EU membership for the UK and Ireland has provided an essential context for the

implementation of the Good Friday Agreement. UK withdrawal from the EU at least

compromises – and could disrupt significantly – that shared context and in so doing

undermine both the Good Friday Agreement per se and its effective implementation. With

the UK government leaving the EU customs union and the single market, a hardening of the

Irish border becomes inevitable. This will not only affect movement on the island, but

symbolically and psychologically represent for many a reversal of the peace process and

failure of the Good Friday Agreement.

UK withdrawal from the EU means that the trajectories of the UK and Ireland will now diverge.

The divergence will be wide-ranging and will happen in law, trade, security, rights, politics;

all areas that reach to the very core of the Agreement. Brexit therefore puts the Good Friday

Agreement at risk of deep fissures. Such fissures, though, are not inevitable. Public

statements by the UK government and from the EU-27 reveal a strong and repeated

commitment to upholding the Good Friday Agreement in all its parts. Present in all parties’

statements is a willingness to show flexibility and to seek out creative and imaginative

solutions to the challenges that Brexit poses for Northern Ireland and the island of Ireland as

a whole. It should be remembered that all main political parties in Northern Ireland are party

to the Agreement/its successors and its institutions and that all have requested that the

specific needs of Northern Ireland be addressed in the withdrawal process.

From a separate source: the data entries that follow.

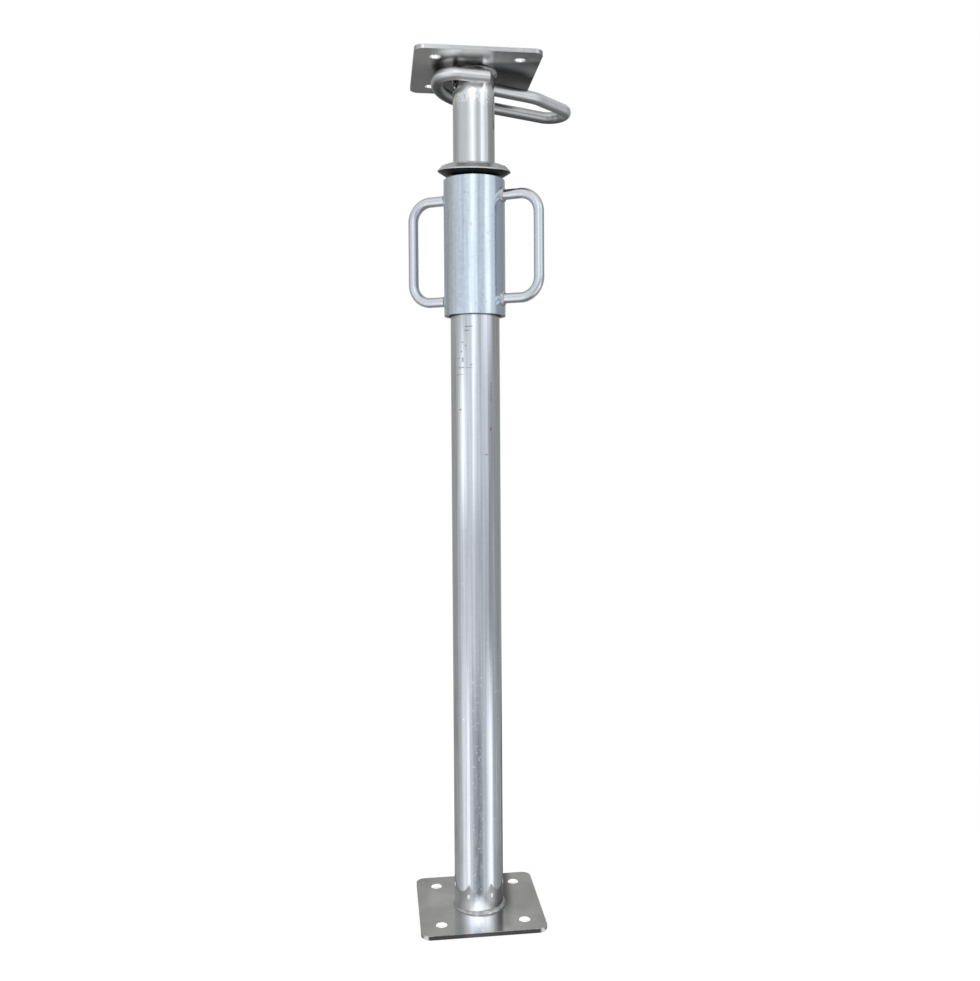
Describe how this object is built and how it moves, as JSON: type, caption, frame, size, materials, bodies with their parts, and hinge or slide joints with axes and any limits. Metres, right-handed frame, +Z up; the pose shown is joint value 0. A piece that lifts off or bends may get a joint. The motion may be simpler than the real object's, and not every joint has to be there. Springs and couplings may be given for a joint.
{
  "type": "adjustable steel prop",
  "caption": "Short telescopic steel prop with square end plates, a handled sleeve nut over a covered thread, a domed thrust ring and a captive G-hook pin.",
  "frame": {"origin": "centre of the base plate's underside, on the axis of the tubes", "axes": "+Z up along the tubes, X and Y along the sides of the square plates, -Y towards the front"},
  "size_m": [0.1727, 0.1455, 0.828],
  "materials": {
    "plate": "hot-dip galvanised, dark and glossy",
    "outer_tube": "galvanised, bright, with fine marks along it",
    "inner_tube": "galvanised, bright",
    "sleeve": "galvanised, satin, slightly blue",
    "handle": "galvanised, satin",
    "hook": "galvanised, satin",
    "thrust_ring": "galvanised, dull grey",
    "weld": "galvanised weld bead, rough"
  },
  "bodies": {
    "lower": {"base_plate": "plate", "base_weld": "weld", "outer_tube": "outer_tube", "screw_ring": "outer_tube", "screw_ring_weld": "weld"},
    "ring": {"thrust_ring": "thrust_ring"},
    "sleeve": {"sleeve_nut": "sleeve", "right_handle": "handle", "left_handle": "handle", "right_top_weld": "weld", "right_bottom_weld": "weld", "left_top_weld": "weld", "left_bottom_weld": "weld"},
    "inner": {"inner_tube": "inner_tube", "head_weld": "weld", "head_plate": "plate"},
    "hook": {"g_hook": "hook"}
  },
  "joints": [
    {"name": "ring_lift", "type": "slide", "parent": "lower", "child": "ring", "axis": [0, 0, 1], "range_m": [0, 0.06]},
    {"name": "sleeve_turn", "type": "hinge", "parent": "ring", "child": "sleeve", "pos_m": [0, 0, 0.65], "axis": [0, 0, 1], "range_deg": [0, 2700]},
    {"name": "tube_slide", "type": "slide", "parent": "lower", "child": "inner", "axis": [0, 0, 1], "range_m": [0, 0.45]},
    {"name": "hook_slide", "type": "slide", "parent": "inner", "child": "hook", "axis": [-0.9451, -0.3254, 0.0305], "range_m": [-0.005, 0.045]}
  ],
  "couplings": [
    {"joint": "ring_lift", "follows": "sleeve_turn", "m_per_rad": 0.0012732}
  ]
}
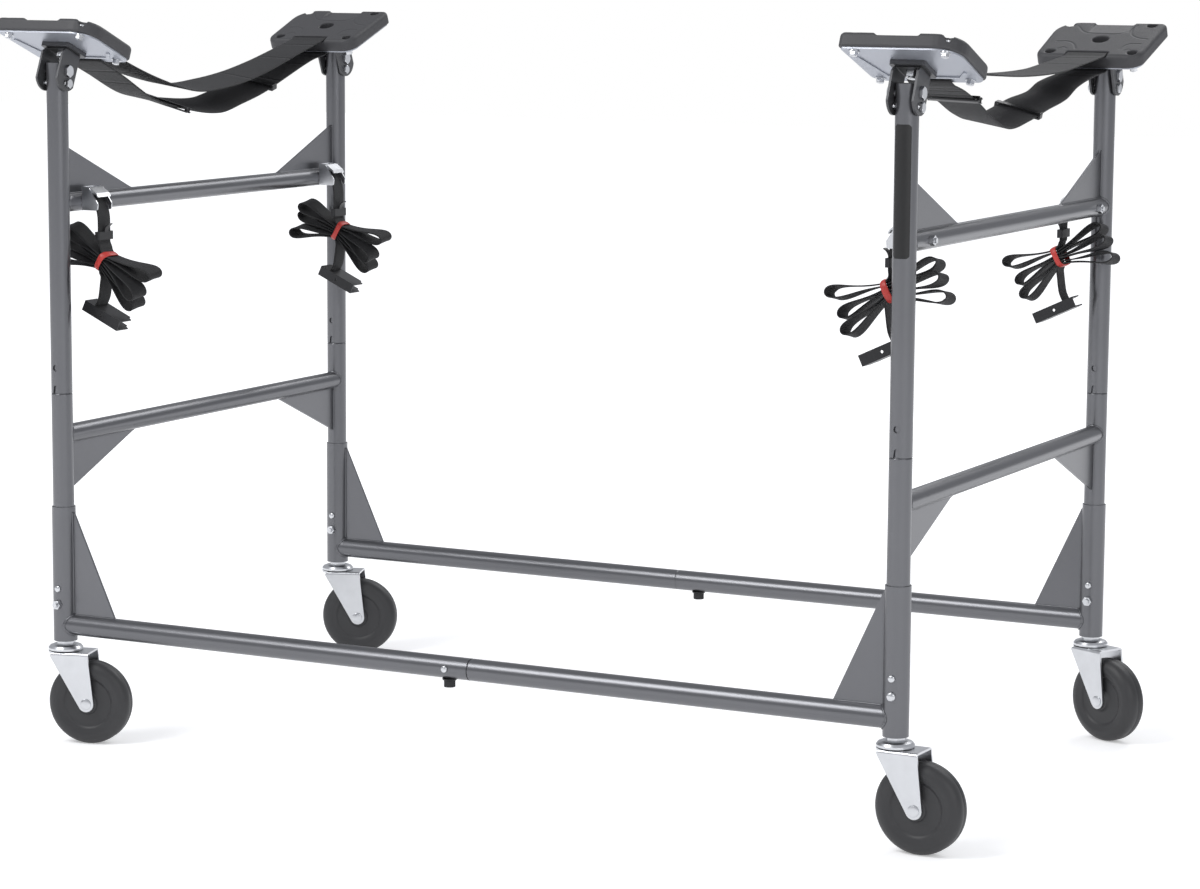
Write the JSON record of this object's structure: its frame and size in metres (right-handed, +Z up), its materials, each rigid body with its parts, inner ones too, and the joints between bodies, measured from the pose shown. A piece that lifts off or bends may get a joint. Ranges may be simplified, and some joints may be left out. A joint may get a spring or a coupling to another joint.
{
  "type": "kayak rack",
  "caption": "Wheeled rack with two H-shaped end frames joined by low rails, tilting cushioned heads, webbing slings and strap tie-downs.",
  "frame": {"origin": "on the floor, midway between the four posts", "axes": "+X along the rack to the right as seen from the front, +Y from front to rear, +Z up"},
  "size_m": [1.235, 0.7004, 0.8745],
  "materials": {
    "frame_paint": "metallic grey powder coat, satin",
    "head_paint": "dark grey, satin",
    "zinc": "bright zinc plate",
    "plate_steel": "pale grey coated sheet",
    "dark_steel": "black oxide",
    "pad_rubber": "moulded, matt",
    "wheel_rubber": "solid rubber, matt",
    "webbing": "woven polyester webbing",
    "band": "thin elastic band"
  },
  "bodies": {
    "frame": {"corner_fl": "frame_paint", "corner_fr": "frame_paint", "corner_rl": "frame_paint", "corner_rr": "frame_paint", "lower_h_left": "frame_paint", "lower_h_right": "frame_paint", "upper_h_left": "frame_paint", "upper_h_right": "frame_paint", "frame_bolts": "zinc", "rail_bolts": "dark_steel", "pad_head_bolts": "zinc", "button_springs": "dark_steel", "caster_stems": "zinc", "caster_balls": "zinc", "sling_left": "webbing", "sling_right": "webbing", "sling_hardware": "dark_steel", "tie_straps": "webbing", "buckle_frames": "zinc", "strap_sliders": "dark_steel", "bundle_bands": "band", "strap_hooks": "dark_steel"},
    "pad_bracket_fl": {"pad_bracket_fl": "head_paint"},
    "pad_fl": {"pad_plate_fl": "plate_steel", "pad_fl": "pad_rubber", "pad_fasteners_fl": "zinc"},
    "fork_fl": {"caster_fork_fl": "zinc", "caster_axle_fl": "zinc"},
    "wheel_fl": {"wheel_fl": "wheel_rubber"},
    "button_fl": {"snap_button_fl": "zinc"},
    "cam_fl": {"cam_lever_fl": "zinc"},
    "pad_bracket_fr": {"pad_bracket_fr": "head_paint"},
    "pad_fr": {"pad_plate_fr": "plate_steel", "pad_fr": "pad_rubber", "pad_fasteners_fr": "zinc"},
    "fork_fr": {"caster_fork_fr": "zinc", "caster_axle_fr": "zinc"},
    "wheel_fr": {"wheel_fr": "wheel_rubber"},
    "button_fr": {"snap_button_fr": "zinc"},
    "cam_fr": {"cam_lever_fr": "zinc"},
    "pad_bracket_rl": {"pad_bracket_rl": "head_paint"},
    "pad_rl": {"pad_plate_rl": "plate_steel", "pad_rl": "pad_rubber", "pad_fasteners_rl": "zinc"},
    "fork_rl": {"caster_fork_rl": "zinc", "caster_axle_rl": "zinc"},
    "wheel_rl": {"wheel_rl": "wheel_rubber"},
    "button_rl": {"snap_button_rl": "zinc"},
    "cam_rl": {"cam_lever_rl": "zinc"},
    "pad_bracket_rr": {"pad_bracket_rr": "head_paint"},
    "pad_rr": {"pad_plate_rr": "plate_steel", "pad_rr": "pad_rubber", "pad_fasteners_rr": "zinc"},
    "fork_rr": {"caster_fork_rr": "zinc", "caster_axle_rr": "zinc"},
    "wheel_rr": {"wheel_rr": "wheel_rubber"},
    "button_rr": {"snap_button_rr": "zinc"},
    "cam_rr": {"cam_lever_rr": "zinc"},
    "button_front": {"snap_button_front": "zinc"},
    "button_rear": {"snap_button_rear": "zinc"}
  },
  "joints": [
    {"name": "pad_tilt_fl", "type": "hinge", "parent": "frame", "child": "pad_bracket_fl", "pos_m": [-0.5425, -0.315, 0.8119], "axis": [1, 0, 0], "range_deg": [-7.5, 22.5], "deforming": ["sling_left"]},
    {"name": "pad_swivel_fl", "type": "hinge", "parent": "pad_bracket_fl", "child": "pad_fl", "pos_m": [-0.5425, -0.30097, 0.83531], "axis": [0, 0.3827, 0.9239], "range_deg": [-20, 20], "deforming": ["sling_left"]},
    {"name": "caster_swivel_fl", "type": "hinge", "parent": "frame", "child": "fork_fl", "pos_m": [-0.5425, -0.315, 0.1135], "axis": [0, 0, 1], "continuous": true},
    {"name": "wheel_spin_fl", "type": "hinge", "parent": "fork_fl", "child": "wheel_fl", "pos_m": [-0.5126, -0.30643, 0.0508], "axis": [-0.2756, 0.9613, 0], "continuous": true},
    {"name": "button_press_fl", "type": "slide", "parent": "frame", "child": "button_fl", "axis": [0, 1, 0], "range_m": [0, 0.0044], "stiffness_N_per_m": 800, "deforming": ["button_springs"]},
    {"name": "cam_release_fl", "type": "hinge", "parent": "frame", "child": "cam_fl", "pos_m": [-0.5235, -0.269, 0.6689], "axis": [0, -1, 0], "range_deg": [0, 60], "stiffness_Nm_per_rad": 0.2},
    {"name": "pad_tilt_fr", "type": "hinge", "parent": "frame", "child": "pad_bracket_fr", "pos_m": [0.5425, -0.315, 0.8119], "axis": [1, 0, 0], "range_deg": [-7.5, 22.5], "deforming": ["sling_right"]},
    {"name": "pad_swivel_fr", "type": "hinge", "parent": "pad_bracket_fr", "child": "pad_fr", "pos_m": [0.5425, -0.30097, 0.83531], "axis": [0, 0.3827, 0.9239], "range_deg": [-20, 20], "deforming": ["sling_right"]},
    {"name": "caster_swivel_fr", "type": "hinge", "parent": "frame", "child": "fork_fr", "pos_m": [0.5425, -0.315, 0.1135], "axis": [0, 0, 1], "continuous": true},
    {"name": "wheel_spin_fr", "type": "hinge", "parent": "fork_fr", "child": "wheel_fr", "pos_m": [0.57358, -0.31609, 0.0508], "axis": [0.0349, 0.9994, 0], "continuous": true},
    {"name": "button_press_fr", "type": "slide", "parent": "frame", "child": "button_fr", "axis": [0, 1, 0], "range_m": [0, 0.0044], "stiffness_N_per_m": 800, "deforming": ["button_springs"]},
    {"name": "cam_release_fr", "type": "hinge", "parent": "frame", "child": "cam_fr", "pos_m": [0.5235, -0.269, 0.6689], "axis": [0, 1, 0], "range_deg": [0, 60], "stiffness_Nm_per_rad": 0.2},
    {"name": "pad_tilt_rl", "type": "hinge", "parent": "frame", "child": "pad_bracket_rl", "pos_m": [-0.5425, 0.315, 0.8119], "axis": [-1, 0, 0], "range_deg": [-7.5, 22.5], "deforming": ["sling_left"]},
    {"name": "pad_swivel_rl", "type": "hinge", "parent": "pad_bracket_rl", "child": "pad_rl", "pos_m": [-0.5425, 0.30097, 0.83531], "axis": [0, -0.3827, 0.9239], "range_deg": [-20, 20], "deforming": ["sling_left"]},
    {"name": "caster_swivel_rl", "type": "hinge", "parent": "frame", "child": "fork_rl", "pos_m": [-0.5425, 0.315, 0.1135], "axis": [0, 0, 1], "continuous": true},
    {"name": "wheel_spin_rl", "type": "hinge", "parent": "fork_rl", "child": "wheel_rl", "pos_m": [-0.51328, 0.32564, 0.0508], "axis": [-0.342, 0.9397, 0], "continuous": true},
    {"name": "button_press_rl", "type": "slide", "parent": "frame", "child": "button_rl", "axis": [0, 1, 0], "range_m": [0, 0.0044], "stiffness_N_per_m": 800, "deforming": ["button_springs"]},
    {"name": "cam_release_rl", "type": "hinge", "parent": "frame", "child": "cam_rl", "pos_m": [-0.5235, 0.269, 0.6689], "axis": [0, -1, 0], "range_deg": [0, 60], "stiffness_Nm_per_rad": 0.2},
    {"name": "pad_tilt_rr", "type": "hinge", "parent": "frame", "child": "pad_bracket_rr", "pos_m": [0.5425, 0.315, 0.8119], "axis": [-1, 0, 0], "range_deg": [-7.5, 22.5], "deforming": ["sling_right"]},
    {"name": "pad_swivel_rr", "type": "hinge", "parent": "pad_bracket_rr", "child": "pad_rr", "pos_m": [0.5425, 0.30097, 0.83531], "axis": [0, -0.3827, 0.9239], "range_deg": [-20, 20], "deforming": ["sling_right"]},
    {"name": "caster_swivel_rr", "type": "hinge", "parent": "frame", "child": "fork_rr", "pos_m": [0.5425, 0.315, 0.1135], "axis": [0, 0, 1], "continuous": true},
    {"name": "wheel_spin_rr", "type": "hinge", "parent": "fork_rr", "child": "wheel_rr", "pos_m": [0.57091, 0.30235, 0.0508], "axis": [0.4067, 0.9135, 0], "continuous": true},
    {"name": "button_press_rr", "type": "slide", "parent": "frame", "child": "button_rr", "axis": [0, 1, 0], "range_m": [0, 0.0044], "stiffness_N_per_m": 800, "deforming": ["button_springs"]},
    {"name": "cam_release_rr", "type": "hinge", "parent": "frame", "child": "cam_rr", "pos_m": [0.5235, 0.269, 0.6689], "axis": [0, 1, 0], "range_deg": [0, 60], "stiffness_Nm_per_rad": 0.2},
    {"name": "button_press_front", "type": "slide", "parent": "frame", "child": "button_front", "axis": [0, 1, 0], "range_m": [0, 0.0044], "stiffness_N_per_m": 800, "deforming": ["button_springs"]},
    {"name": "button_press_rear", "type": "slide", "parent": "frame", "child": "button_rear", "axis": [0, -1, 0], "range_m": [0, 0.0044], "stiffness_N_per_m": 800, "deforming": ["button_springs"]}
  ]
}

To minimize the threat that Brexit poses to the future of the Good Friday Agreement minimal

disruption to the context for its effective implementation is imperative. This means

maintaining as much of the status quo as possible in terms, for example, of the free

movement of goods, services, capital and people, and ensuring that every effort is made to

avoid any hardening of the border. It means maintaining the shared regulatory context that

has facilitated increased economic integration and interdependence on the island of Ireland

and thus the economic prosperity of Northern Ireland that is a vital underpinning of the peace

process. It means ensuring continued access to EU programmes and funding that support

the implementation of the Good Friday Agreement (e.g. via cross-border cooperation). It

means ensuring that EU citizenship rights of Irish citizens born and residing in Northern

Ireland are upheld and that equivalence of rights across the island of Ireland is maintained,

without posing the risk of differential treatment or disparity for British citizens.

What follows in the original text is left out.